Traçado este quadro negro — e nem era disso que me propunha falar —, um contraponto de esperança veio-me ao presenciar as imagens dos momentos, dos dias que se seguiram ao 11 de Setembro. Ao verificar como todos — brancos, negros, asiáticos, árabes, cubanos, japoneses —, inimigos de ontem e supostamente de agora, todos, se uniam num esforço e imenso e diversificado na procura, na busca, no resgate de corpos, vivos, feridos ou mortos, no choro, na consternação, na incredulidade…
Os homens e mulheres que, muitos deles, numa situação completamente diversa, seriam capazes de pegar em armas para se matarem, por acreditarem que o fariam por algo correcto ou levados a isso por meia dúzia de dementes ambiciosos, gananciosos ou simplesmente lunáticos, estavam ali, descomprometidos, desinteressados e preocupados em ajudar.
Confesso que via as imagens e ouvia os testemunhos mas na minha cabeça bailavam os acordes do «Imagine» de John Lennon

Imagine there's no countries,
It isnt hard to do,
Nothing to kill or die for,
No religion too,
Imagine all the people
living life in peace...

também ele assassinado por um louco por razões que ninguém consegue entender.
Mas ao olhar e desejar ser um deles, pensei como seria bom imaginar um mundo tão simples quanto o cantado por Lennon.

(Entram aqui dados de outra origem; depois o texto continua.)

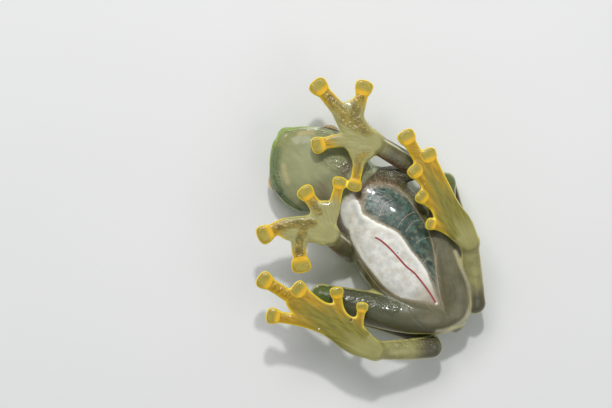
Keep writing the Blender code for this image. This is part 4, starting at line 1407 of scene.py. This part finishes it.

Um mundo que todos nós desejaríamos, um mundo que todos nós queremos, desde que possamos continuar a invejar o vizinho, a destilar raivas sobre o clube de futebol do parceiro, a tramar o colega de trabalho, e a poder, volta e meia, portarmo-nos como seres violentos e irracionais.
O ser humano é deveras complexo sem dúvida. Mas posto isto, relido o que escrevi, uma imensa dúvida me assola: como será ele melhor, o ser humano? Despido de valores, fútil e dividido em credos, ou fanaticamente religioso, crente e devoto em ideais que, na realidade, nem sequer existem ou são diametralmente opostos aos que constam nos textos sagrados?

1 comentário:

Anónimo disse...

O que me fascina quando leio é que parece que te estou a ouvir falar. Concordo contigo: não dá para nos entendermos. Mas porque és tão pessimista às vezes?